[Extracted records]
begin
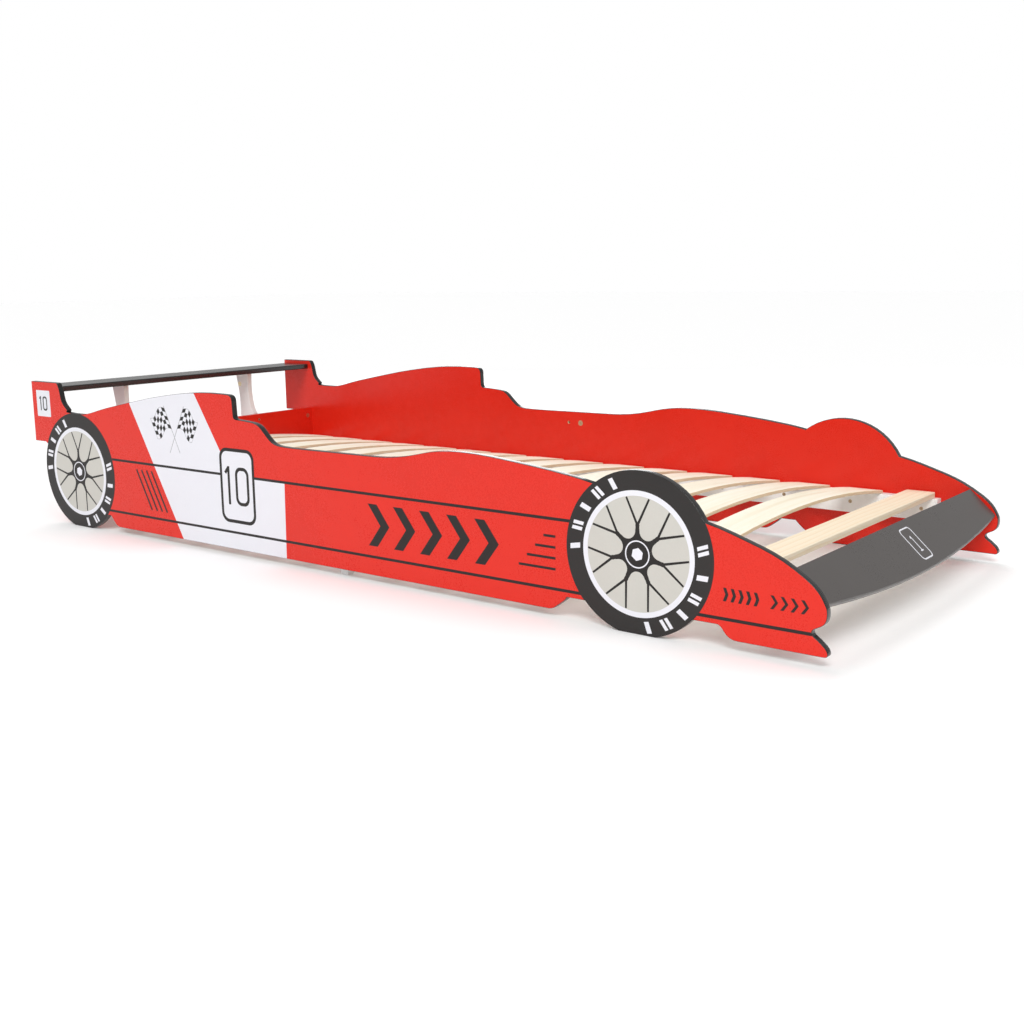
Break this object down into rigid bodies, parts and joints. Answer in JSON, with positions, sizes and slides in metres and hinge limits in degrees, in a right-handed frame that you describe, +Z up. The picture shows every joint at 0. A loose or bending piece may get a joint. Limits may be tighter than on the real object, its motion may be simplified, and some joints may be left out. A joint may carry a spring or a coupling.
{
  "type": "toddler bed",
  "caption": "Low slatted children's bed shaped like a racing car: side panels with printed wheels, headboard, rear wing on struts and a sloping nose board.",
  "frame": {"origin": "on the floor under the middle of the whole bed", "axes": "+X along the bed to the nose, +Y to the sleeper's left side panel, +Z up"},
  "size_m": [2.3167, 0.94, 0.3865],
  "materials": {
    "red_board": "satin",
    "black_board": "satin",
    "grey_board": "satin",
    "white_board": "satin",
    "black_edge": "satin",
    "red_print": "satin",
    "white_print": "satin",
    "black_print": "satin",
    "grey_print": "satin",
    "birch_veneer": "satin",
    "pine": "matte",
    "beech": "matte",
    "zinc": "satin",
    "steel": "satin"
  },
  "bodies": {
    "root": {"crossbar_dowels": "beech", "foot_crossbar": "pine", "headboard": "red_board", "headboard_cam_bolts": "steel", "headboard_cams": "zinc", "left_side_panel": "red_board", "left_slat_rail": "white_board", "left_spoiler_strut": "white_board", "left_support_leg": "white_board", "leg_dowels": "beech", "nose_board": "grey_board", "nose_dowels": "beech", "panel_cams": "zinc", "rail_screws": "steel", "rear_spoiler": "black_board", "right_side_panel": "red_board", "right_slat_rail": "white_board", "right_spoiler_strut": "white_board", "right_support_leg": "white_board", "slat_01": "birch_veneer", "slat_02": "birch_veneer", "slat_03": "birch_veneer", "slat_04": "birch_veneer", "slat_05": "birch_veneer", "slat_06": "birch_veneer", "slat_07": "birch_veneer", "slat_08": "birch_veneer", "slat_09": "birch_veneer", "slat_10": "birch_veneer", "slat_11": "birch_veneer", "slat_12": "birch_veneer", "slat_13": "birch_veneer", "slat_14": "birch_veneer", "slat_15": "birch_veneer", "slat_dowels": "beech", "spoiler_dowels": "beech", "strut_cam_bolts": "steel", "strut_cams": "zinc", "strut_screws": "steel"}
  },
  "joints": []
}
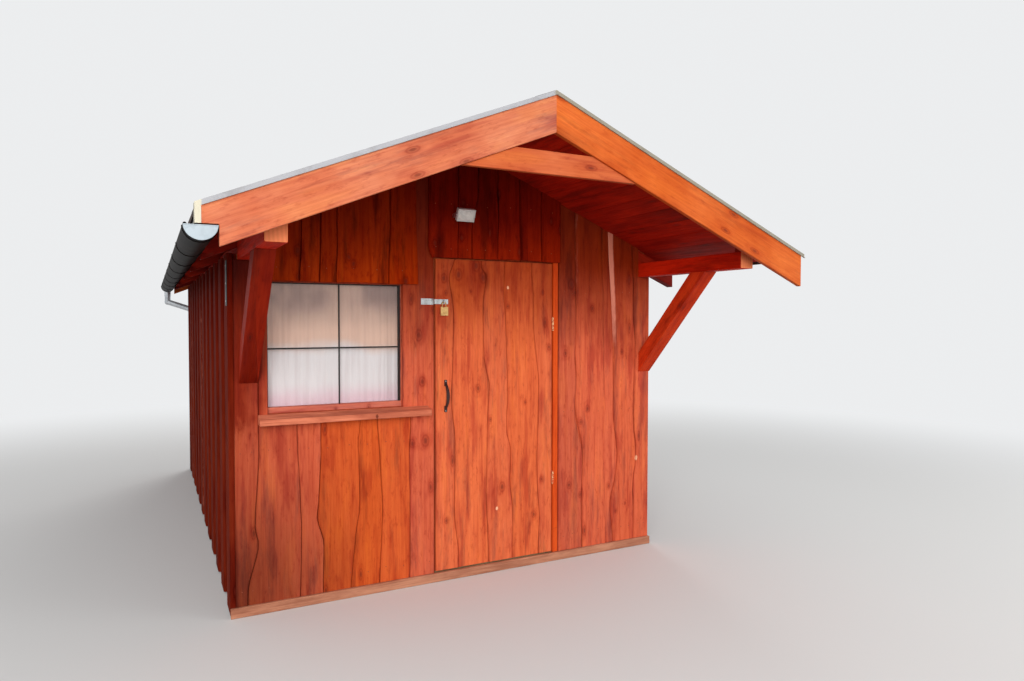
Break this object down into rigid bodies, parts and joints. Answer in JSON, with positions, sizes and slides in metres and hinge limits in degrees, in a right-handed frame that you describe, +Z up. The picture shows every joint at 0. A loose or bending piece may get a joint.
end
- [PROMPT] Print the whole listing again, exactly.

- [FULL SOLUTION]
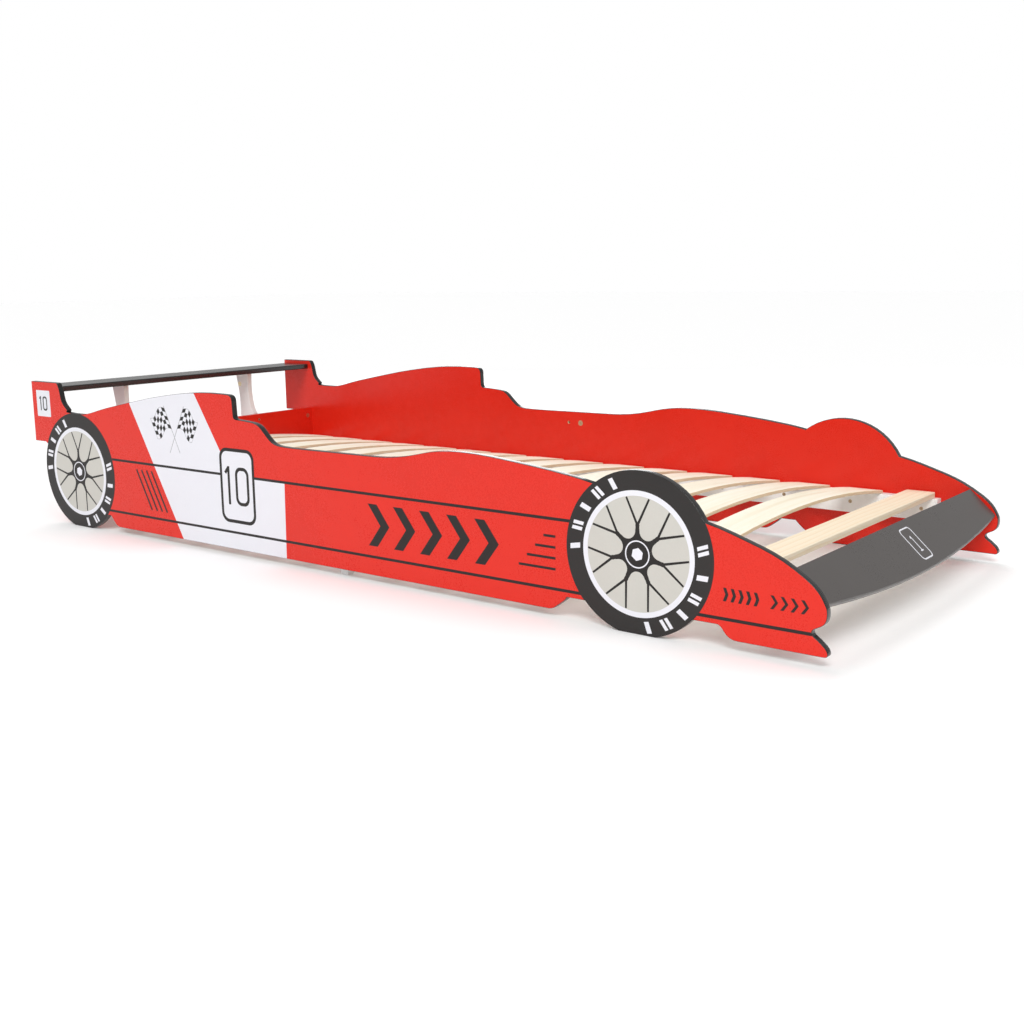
Break this object down into rigid bodies, parts and joints. Answer in JSON, with positions, sizes and slides in metres and hinge limits in degrees, in a right-handed frame that you describe, +Z up. The picture shows every joint at 0. A loose or bending piece may get a joint. Limits may be tighter than on the real object, its motion may be simplified, and some joints may be left out. A joint may carry a spring or a coupling.
{
  "type": "toddler bed",
  "caption": "Low slatted children's bed shaped like a racing car: side panels with printed wheels, headboard, rear wing on struts and a sloping nose board.",
  "frame": {"origin": "on the floor under the middle of the whole bed", "axes": "+X along the bed to the nose, +Y to the sleeper's left side panel, +Z up"},
  "size_m": [2.3167, 0.94, 0.3865],
  "materials": {
    "red_board": "satin",
    "black_board": "satin",
    "grey_board": "satin",
    "white_board": "satin",
    "black_edge": "satin",
    "red_print": "satin",
    "white_print": "satin",
    "black_print": "satin",
    "grey_print": "satin",
    "birch_veneer": "satin",
    "pine": "matte",
    "beech": "matte",
    "zinc": "satin",
    "steel": "satin"
  },
  "bodies": {
    "root": {"crossbar_dowels": "beech", "foot_crossbar": "pine", "headboard": "red_board", "headboard_cam_bolts": "steel", "headboard_cams": "zinc", "left_side_panel": "red_board", "left_slat_rail": "white_board", "left_spoiler_strut": "white_board", "left_support_leg": "white_board", "leg_dowels": "beech", "nose_board": "grey_board", "nose_dowels": "beech", "panel_cams": "zinc", "rail_screws": "steel", "rear_spoiler": "black_board", "right_side_panel": "red_board", "right_slat_rail": "white_board", "right_spoiler_strut": "white_board", "right_support_leg": "white_board", "slat_01": "birch_veneer", "slat_02": "birch_veneer", "slat_03": "birch_veneer", "slat_04": "birch_veneer", "slat_05": "birch_veneer", "slat_06": "birch_veneer", "slat_07": "birch_veneer", "slat_08": "birch_veneer", "slat_09": "birch_veneer", "slat_10": "birch_veneer", "slat_11": "birch_veneer", "slat_12": "birch_veneer", "slat_13": "birch_veneer", "slat_14": "birch_veneer", "slat_15": "birch_veneer", "slat_dowels": "beech", "spoiler_dowels": "beech", "strut_cam_bolts": "steel", "strut_cams": "zinc", "strut_screws": "steel"}
  },
  "joints": []
}
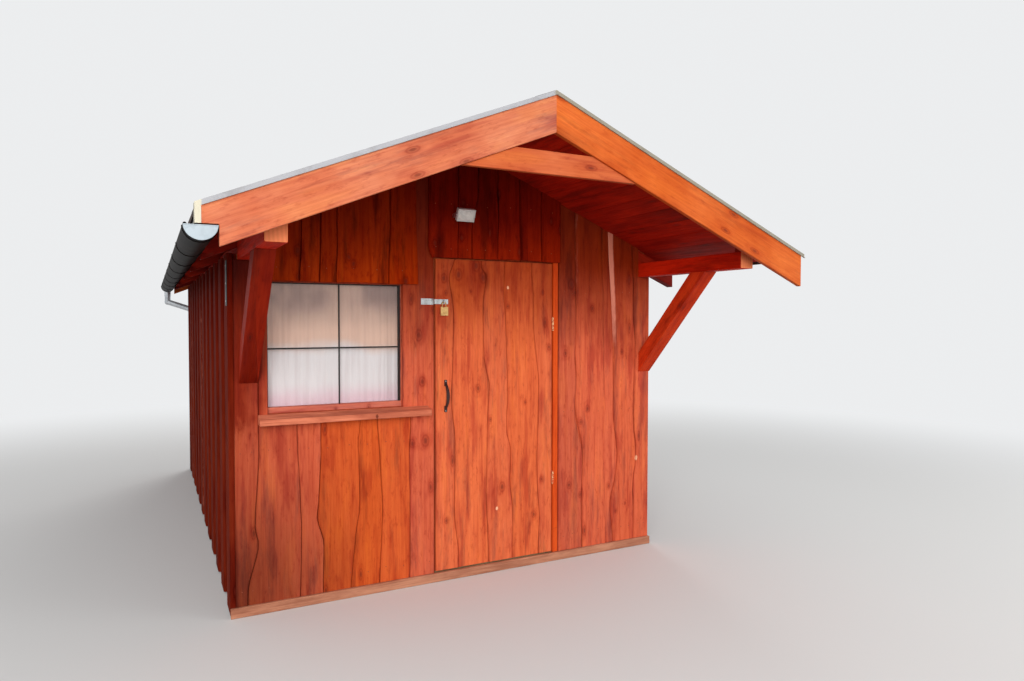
Break this object down into rigid bodies, parts and joints. Answer in JSON, with positions, sizes and slides in metres and hinge limits in degrees, in a right-handed frame that you describe, +Z up. The picture shows every joint at 0. A loose or bending piece may get a joint.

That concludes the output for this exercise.